A recent brief both updates the NRRI to 2019 and also estimates what the NRRI might have looked like if the SCF had been conducted in 2020.
Updating the NRRI to 2019 involves several steps.
First, households from the 2019 SCF replace households from the 2016 SCF. Next, 2019 data are incorporated in the equation used to predict financial and housing wealth at age 65. Finally, annuity income is re-estimated based on any changes in reverse mortgage and interest rates.
Because the three years from 2016 to 2019 were a period of solid economic growth accompanied by strong stock and housing markets, we expected the NRRI to have improved in this span. And it did. But the improvement was modest for several reasons.
First, the stock market gains were enjoyed primarily by those already not at risk.
Second, real interest rates continued to decline, which means that people will get less income from their accumulated wealth.
And third, the strong wage growth for lower-income groups, which is good news generally, led to lower projected Social Security replacement rates. As a result, the NRRI declined only from 50 percent in 2016 to 49 percent in 2019 (see Figure 1 below).
While the update for 2019 is useful and provides a benchmark for future surveys, it does not tell us about retirement security in 2020. COVID-19 and the resulting surge in unemployment have inevitably made the situation worse. Indeed, our estimate shows that if the SCF had been conducted in 2020 instead of 2019, the NRRI would have been 2 percentage points higher—51 percent versus 49 percent.
A 2-percentage-point increase in the NRRI might seem modest for the most calamitous economic event since the Great Depression. Indeed, two factors are at play here. First, the rise in house and stock prices, an unusual occurrence during a recession, partially blunted the impact of unemployment (see Table 1 below).
Second, the NRRI only measures whether a household is at risk, not the increase in the “savings gap” – the gap between actual and adequate savings. That is, many households who were already at risk have become increasingly worse off.

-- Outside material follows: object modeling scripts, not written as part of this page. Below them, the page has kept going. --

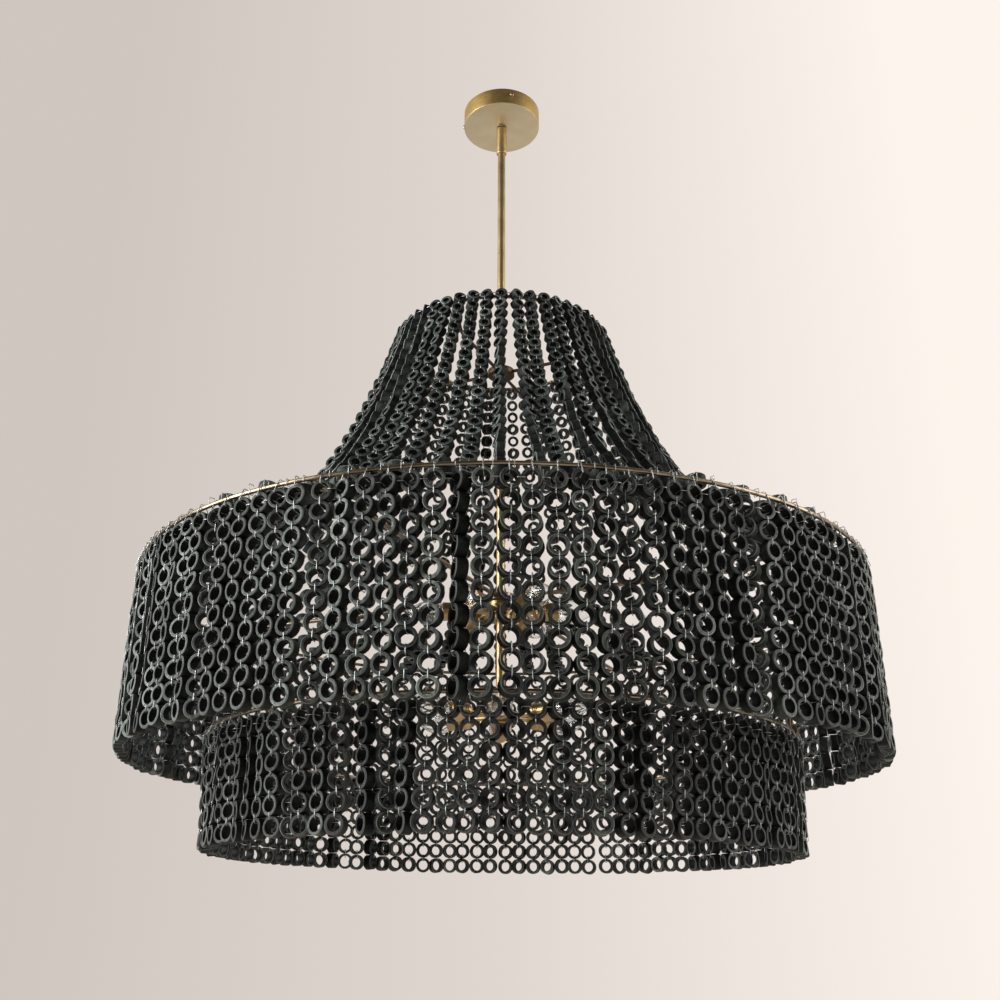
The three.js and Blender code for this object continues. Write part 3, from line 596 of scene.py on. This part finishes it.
def bead_cloud(name, sides, sizes, frames, centres, tones, material):
    """Beads as one piece. A row of sizes is a bead's outer radius, bore radius and length, and a frame's
    rows are its across, bore and up directions."""
    count = len(sizes)
    outer, bore, length = sizes.T
    wobble = RNG.uniform(0.0, OUT_OF_ROUND_SHARE, count)
    phase = RNG.uniform(0, FULL_TURN, count)
    turn = circle_turns(sides)
    swell = 1 + wobble[:, None] * np.cos(2 * turn + phase[:, None])
    circles = []
    for edge, end, inward, off, _face in BEAD_CIRCLES:
        across = ((outer if edge == "outer" else bore) + off)[:, None] * swell
        reach = np.repeat((end * (length / 2 - inward))[:, None], sides, 1)
        circles.append(np.stack([across * np.cos(turn), reach, across * np.sin(turn)], -1))
    points = np.einsum("nrsk,nkj->nrsj", np.stack(circles, 1), frames) + centres.reshape(-1, 1, 1, 3)
    faces = cloud_faces(count, len(BEAD_CIRCLES), sides)[:, ::-1]
    part = np.tile(np.repeat([entry[-1] for entry in BEAD_CIRCLES], sides), count)
    tone = np.repeat(np.clip(tones, 0, 1), len(BEAD_CIRCLES) * sides)
    beads = link_mesh(name, points.reshape(-1, 3), faces, material, {"bead_face": part, "bead_tone": tone})
    shade_by_angle(beads, BEAD_SHADE_ANGLE)
    return beads


# Two directions at right angles, both turned the way from the first to the second.
def swung(first, second, turn):
    c, s = np.cos(turn).reshape(-1, 1), np.sin(turn).reshape(-1, 1)
    return c * first + s * second, c * second - s * first


# Beads' across, bore and up directions after a yaw about up, a lean about across and a roll about the bore.
def turned_frame(out, across, up, yaw, roll, lean):
    out, across, up = (way.reshape(-1, 3) for way in (out, across, up))
    across, bore = swung(across, out, yaw)
    bore, up = swung(bore, up, lean)
    across, up = swung(across, up, roll)
    return np.stack([across, bore, up], 1)


def strand_yaw(count, edge_on_share, edge_on_yaws):
    yaw = RNG.normal(0, YAW_SPREAD, count)
    edge_on = RNG.random(count) < edge_on_share
    yaw[edge_on] = RNG.choice([-1, 1], edge_on.sum()) * RNG.uniform(*edge_on_yaws, edge_on.sum())
    return yaw


# A twist that wanders along each strand, so that a bead is turned much as its neighbours are.
def wander(strands, beads, spread):
    steps = RNG.normal(0, spread, (strands, beads))
    fresh = math.sqrt(1 - WANDER_KEEP_SHARE ** 2)
    for place in range(1, beads):
        steps[:, place] = WANDER_KEEP_SHARE * steps[:, place - 1] + fresh * steps[:, place]
    return steps


# Wires. Each is a closed loop in the plane of two directions, given as shares of its half sizes.
LOOP_SHARES = ((-1, -0.62), (-0.8, -1), (0.8, -1), (1, -0.62), (1, 0.62), (0.8, 1), (-0.8, 1), (-1, 0.62))
HOOK_SHARES = ((-1, -0.86), (-0.84, -1), (0.84, -1), (1, -0.86), (0.44, 0.86), (0.3, 1), (-0.3, 1),
               (-0.44, 0.86))


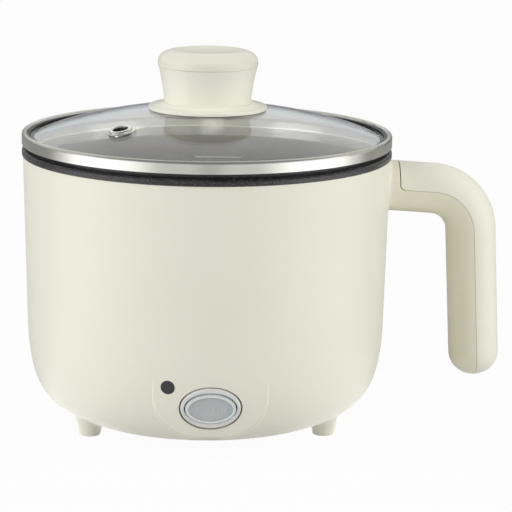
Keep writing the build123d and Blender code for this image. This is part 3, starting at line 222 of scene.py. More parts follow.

The bottom line is that updates to the NRRI confirm what we already know — half of today’s households will not have enough retirement income to maintain their preretirement standard of living, even if they work to age 65 and annuitize all their financial assets, including the receipts from a reverse mortgage on their homes. We need to fix our retirement system. Only universal coverage at work will allow workers to accumulate adequate resources to maintain their standard of living.